Today, thanks to the Associated Press, I found WWI: Experiences of an English Soldier. It's a blog that posts in chronological order the letters between William Lamin, a soldier fighting World War I, and his family in England. Each letter is posted exactly 90 years after it was written, so the story unfolds as the letters are posted. William's fate is revealed only through his own written words. Here's a sample:
3rd October 1917
Dear Jack
Just a line to let you know I’m going on all right. In my last letter I told you we was waiting for the lads coming out well that night I had to go up the line to help them out with the guns. we brought them part way in the lumber waggons on the way we had a smash a motor lorry ran into us smashed the wheels of the lumber wagon and tipped us all out but we only got a few bumps which we are used to. Three days after, we were called up the line again of course I went this time. We had to go to the front line were it was on the Menin Road no doubt you have heard about it. We were there for three days it was awful the shelling day and night. We relieved the KOYLI about 10 o’clock and what do you think Fritz came over about 5 o’clock next morning we had an exciting time for about one hour and a half I can tell you. but we beat him off he never got in our trenches he was about two hundred strong it was a picked storming party so the prisoners say that captured, they brought liquid fire with them and bombs and all sorts but not many got back we had twenty casuals and the captain got killed a jolly good fellow too.

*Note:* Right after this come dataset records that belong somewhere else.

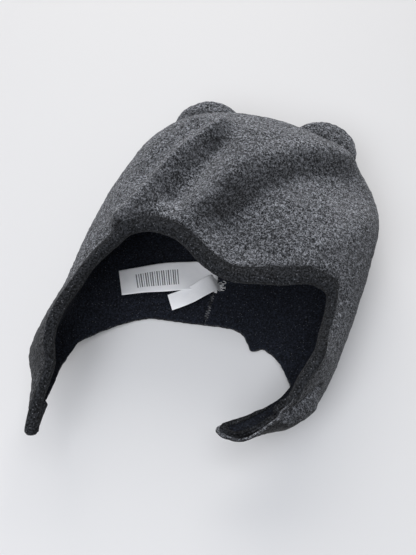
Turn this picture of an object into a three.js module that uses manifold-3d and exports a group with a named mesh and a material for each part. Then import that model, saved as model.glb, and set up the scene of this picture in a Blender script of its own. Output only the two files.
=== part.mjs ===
// A baby's lined fleece hat with two round ears and long ear flaps that taper into chin straps. It lies on
// its back on a table: +Y points from the nape to the crown, +Z up out of the face opening, and the table is
// at z = 0.
import * as THREE from "three";
import { mergeVertices } from "three/addons/utils/BufferGeometryUtils.js";
import loadManifold from "manifold-3d";

const kernel = await loadManifold();
kernel.setup();
const { Manifold } = kernel;

// ---- Sizes, in millimetres
const OUTER_CLOTH = 2.2; // heathered outer fleece
const LINING_CLOTH = 1.9; // black lining fleece
const BAND_CLOTH = 1.3; // black band folded over the face edge
const BAND_WIDTH = 7; // how far the band reaches in from the edge, on both faces
const PLY_GAP = 0.45; // between two cloths that lie on each other
const FOLD_ROOM = 1.2; // between the cloths' cut edges and the fold of the band
const SEAM_GAP = 0.5; // between two pieces that are sewn edge to edge
const EAR_HALF_WIDTH = 27.5;
const EAR_THICKNESS = 6.5; // two plies of fleece, turned and pressed
const EAR_ROOT = 9; // how far behind its middle an ear still meets the crown
const LABEL_CLOTH = 0.5; // woven satin ribbon

const ORIGIN = { x: 2.5, y: 7 }; // the part's own origin is under the middle of the hat

// ---- Facets
const COLUMNS = 64; // round the hat's edge
const ROWS = 14; // from the crown point down to the edge
const COLUMN_BEND = 2.5; // above 1, the columns turn toward their own place of the edge late

// ---- The hat's form, as girth lines from the crown point (first row) to the tips of the chin straps (last
// row), each line in a right and a left half. The places are [x, y, z]: side is the half's outermost one,
// front the one over the face, and back the one on the table (pressed flat where it is below 0). square is 2
// for an ellipse and more for a boxier line. Below row 7 a half is a flap alone: its front and back are never
// reached, and only steer the flap's two edges.
const RIGHT_HALF = [
  { side: [14, 132, 46], front: [14, 132, 46], back: [14, 132, 46], square: 2 },
  { side: [50, 128, 45], front: [10, 129, 61], back: [10, 128, 28], square: 2.1 },
  { side: [80, 115, 43], front: [8, 116, 74], back: [8, 118, 10], square: 2.2 },
  { side: [100, 95, 41], front: [8, 92, 83], back: [8, 98, 0], square: 2.3 },
  { side: [109, 69, 39], front: [8, 60, 87], back: [8, 70, -3], square: 2.4 },
  { side: [108, 38, 37], front: [8, 26, 86], back: [8, 36, -3], square: 2.6 },
  { side: [105, 4, 34], front: [8, -8, 83], back: [8, 4, -3], square: 2.8 },
  { side: [101, -22, 32], front: [18, -32, 88], back: [8, -24, -3], square: 2.6 },
  { side: [97, -47, 30], front: [48, -49, 93], back: [8, -48, -4], square: 2.3 },
  { side: [90, -69, 30], front: [50, -65, 83], back: [14, -54, 2], square: 2.1 },
  { side: [77, -87, 33], front: [56, -82, 66], back: [22, -66, 17], square: 2 },
  { side: [55, -97, 38], front: [42, -108, 48], back: [25, -86, 30], square: 2 },
  { side: [32, -101, 40], front: [36, -112, 43], back: [36, -93, 37], square: 2 },
];
const LEFT_HALF = [
  { side: [14, 132, 46], front: [14, 132, 46], back: [14, 132, 46], square: 2 },
  { side: [-26, 129, 45], front: [10, 129, 61], back: [10, 128, 28], square: 2.1 },
  { side: [-56, 114, 42], front: [8, 116, 74], back: [8, 118, 10], square: 2.2 },
  { side: [-75, 87, 38], front: [8, 92, 83], back: [8, 98, 0], square: 2.3 },
  { side: [-84, 57, 36], front: [8, 60, 87], back: [8, 70, -3], square: 2.4 },
  { side: [-90, 26, 34], front: [8, 26, 86], back: [8, 36, -3], square: 2.6 },
  { side: [-94, -6, 32], front: [8, -8, 83], back: [8, 4, -3], square: 2.8 },
  { side: [-99, -38, 31], front: [0, -34, 87], back: [8, -24, -3], square: 2.6 },
  { side: [-104, -63, 32], front: [-6, -55, 92], back: [8, -48, -4], square: 2.3 },
  { side: [-102, -84, 37], front: [-24, -72, 79], back: [-14, -76, 8], square: 2.1 },
  { side: [-93, -101, 43], front: [-43, -89, 66], back: [-30, -96, 26], square: 2 },
  { side: [-86, -118, 46], front: [-62, -108, 56], back: [-44, -113, 35], square: 2 },
  { side: [-80, -134, 46], front: [-74, -131, 54], back: [-60, -132, 37], square: 2 },
];

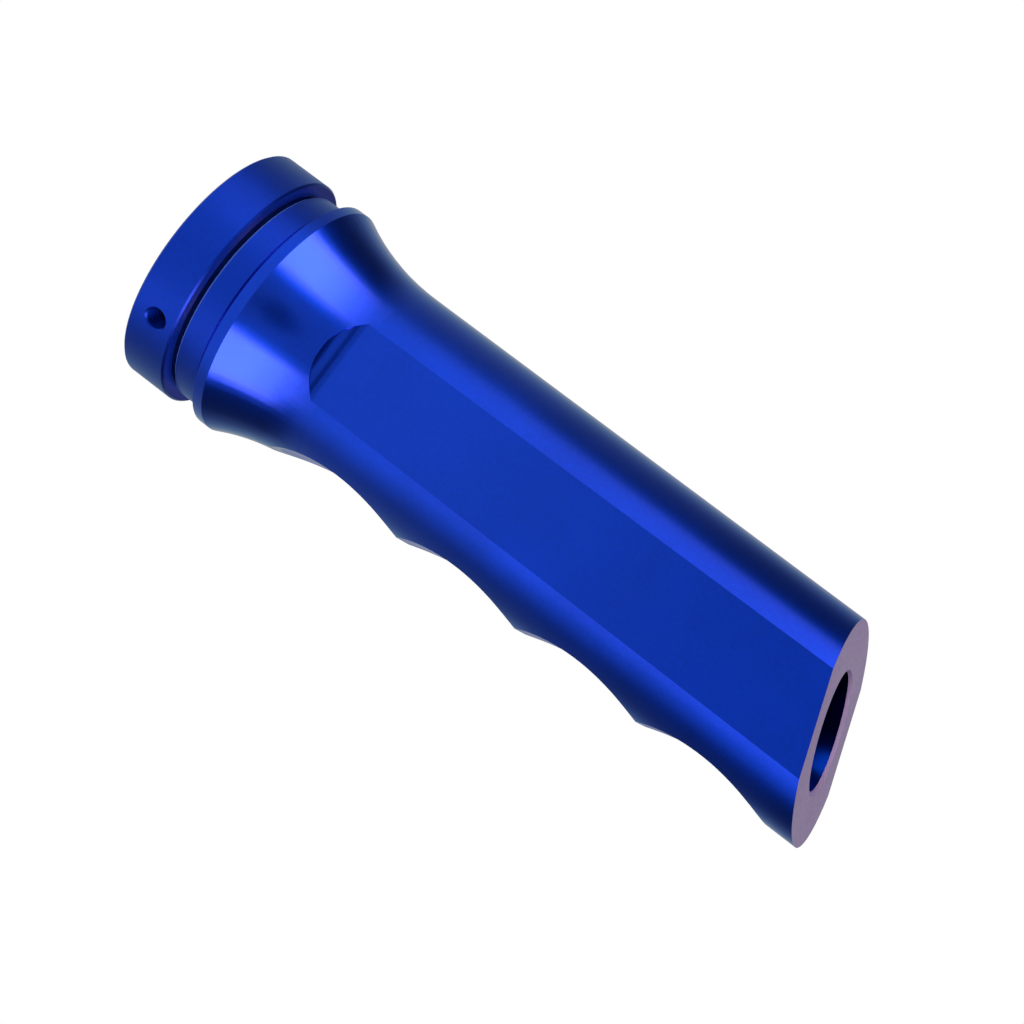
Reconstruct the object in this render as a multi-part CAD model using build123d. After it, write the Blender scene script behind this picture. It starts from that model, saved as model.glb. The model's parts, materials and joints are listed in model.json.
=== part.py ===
from build123d import *
import math
import os

# Twist throttle grip for a 22.2 mm handlebar, in millimetres.
# X runs along the bar from the collar's inboard face (x = 0) outwards, Z is up
# (palm side), the finger grooves face -Z and the two milled flats face -Y and +Y.

# Bar and the fixed tube that holds it
BAR_BORE_R = 11.2
SOCKET_R = 13.6
SOCKET_LENGTH = 30.0
SOCKET_END_WALL = 2.0

# Small allowances shared by all pieces
RUNNING_CLEARANCE = 0.07
FIT_GAP = 0.05
OVERRUN = 1.0

# Clamp collar
COLLAR_R = 20.5
COLLAR_WIDTH = 8.1
COLLAR_CHAMFER = 0.3
SEAL_POCKET_R = 18.0
SEAL_POCKET_INNER_R = 15.6
SEAL_POCKET_DEPTH = 1.3
SEAL_RECESS = 0.4

# M4 clamp screws
SCREW_X = 4.5
SCREW_ANGLES = {"set_screw_front": 214.5, "set_screw_rear": 325.5}
SCREW_HOLE_R = 1.7
THREAD_R = 2.1
THREAD_PITCH = 0.7
THREAD_TURNS = 5
THREAD_MOUTH_DEPTH = 0.25
COUNTERSINK_EXTRA_R = 0.5
COUNTERSINK_RISE = 0.9
SCREW_R = 1.65
SCREW_TIP_R = 11.5
SCREW_LENGTH = 5.5
SCREW_HEX = 2.0
SCREW_HEX_DEPTH = 2.0

# Rotating head
NECK_X = 9.0
NECK_R = 18.85
NECK_CHAMFER = 0.3
NECK_RELIEF_WIDTH = 0.8
NECK_RELIEF_DEPTH = 0.4
RIM_X = 14.1
RIM_R = 20.45
RIM_WIDTH = 2.0
RIM_CHAMFER = 0.2
FLARE_END_X = 32.8
NECK_THREAD_R = 17.6
NECK_THREAD_LENGTH = 4.0
NECK_BORE_R = 15.2
FLANGE_R = 16.6
FLANGE_THICKNESS = 0.8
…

I was pleased to get out of it but did not feel nervous when I saw them coming over. No 1 in our section was on the gun and we used our rifles. Our Coy as to go before the general for the good work we have done. We have just been given a long trousers again as we have had had Short ones all summer. I hope you are going on alright as was pleased to hear you are keeping in good health, write again as soon as possible. I am always ready for a letter. I think the mug will be very nice for Willie
With best love
Harry
I've come to the party a year late, but have gone back into the archives to see how the blog began. I find it nearly impossible not to get engrossed in William's story. His letters are simple, but telling. I find myself in the shoes of his family, wondering what it must be like to be fighting the war. And I'm not the only one. Thousands of people are reading William's letters and are being introduced to WWI in a way that our high school history books could never convey.
There's power in storytelling. We can preach financial literacy and cite facts all we want, but the message can't be conveyed without a story. Be sure to share yours.